▸ **Given information**
·····

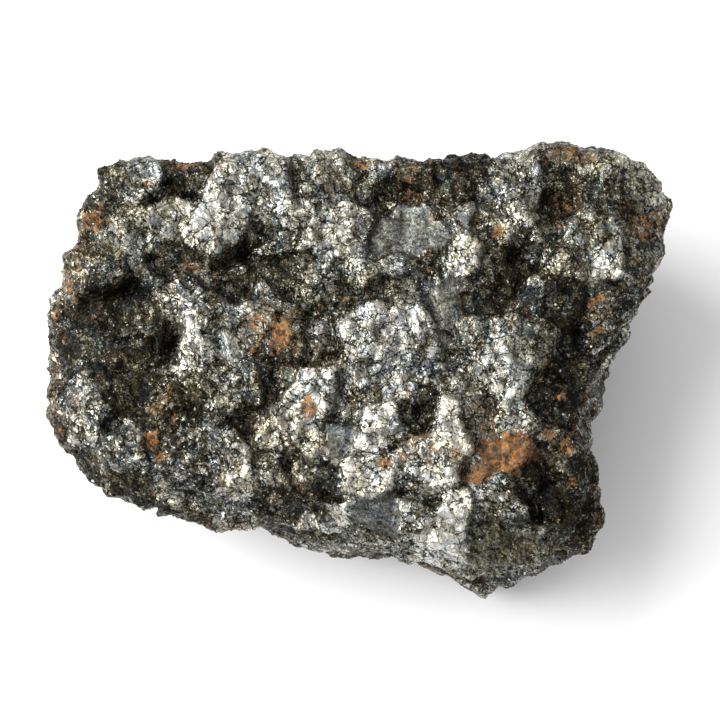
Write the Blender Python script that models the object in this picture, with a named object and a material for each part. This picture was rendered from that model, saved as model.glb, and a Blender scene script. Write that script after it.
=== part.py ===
"""A rough hand specimen of massive arsenopyrite ore: one broken block of stone.

The block is one closed surface over a box grid. A ray leaves the heart of the block through every grid
point. The nearest of the walls, the broken face and the underside stops it, which gives a plain block
with worn edges. The relief then moves each point along the block's own outward direction: hand-placed
facets, hollows and knobs on the broken face, random broken planes all over, and thin ledges on the left
flank. A level cut gives the flat spot that the stone rests on.

Lengths in the tables are in millimetres. The broken face is up, its length runs along X.
"""
import bpy
import numpy as np

MM = 0.001

# Driving sizes
FACE_HEIGHT = 43.0          # the mean broken face above the flat spot
HEART = np.array([-1.0, 4.0, 23.0])     # where the rays start
HALF_BOX = np.array([51.0, 37.0, 24.0])     # the box that spreads the rays evenly
UNDERSIDE = -0.8            # the underside before its low bumps are cut level at zero
EDGE_SHARPNESS = 22.0       # higher is a sharper edge between wall and face
FACE_FALL = np.array([0.020, 0.012])    # how the broken face falls towards the left and the front
FACE_TURN = (0.35, 0.85)    # upward share of the outward direction where the face begins and is full
BASE_TURN = (0.50, 0.95)    # the same for the underside, downward
BOX_MIDDLE = np.array([-0.4, 3.6, 0.0])  # middle of the finished stone, which the origin lies under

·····

▸ **Do this**
All lines above containing the string "part" are to be collected.

▸ **Correct response**
Write the Blender Python script that models the object in this picture, with a named object and a material for each part. This picture was rendered from that model, saved as model.glb, and a Blender scene script. Write that script after it.
=== part.py ===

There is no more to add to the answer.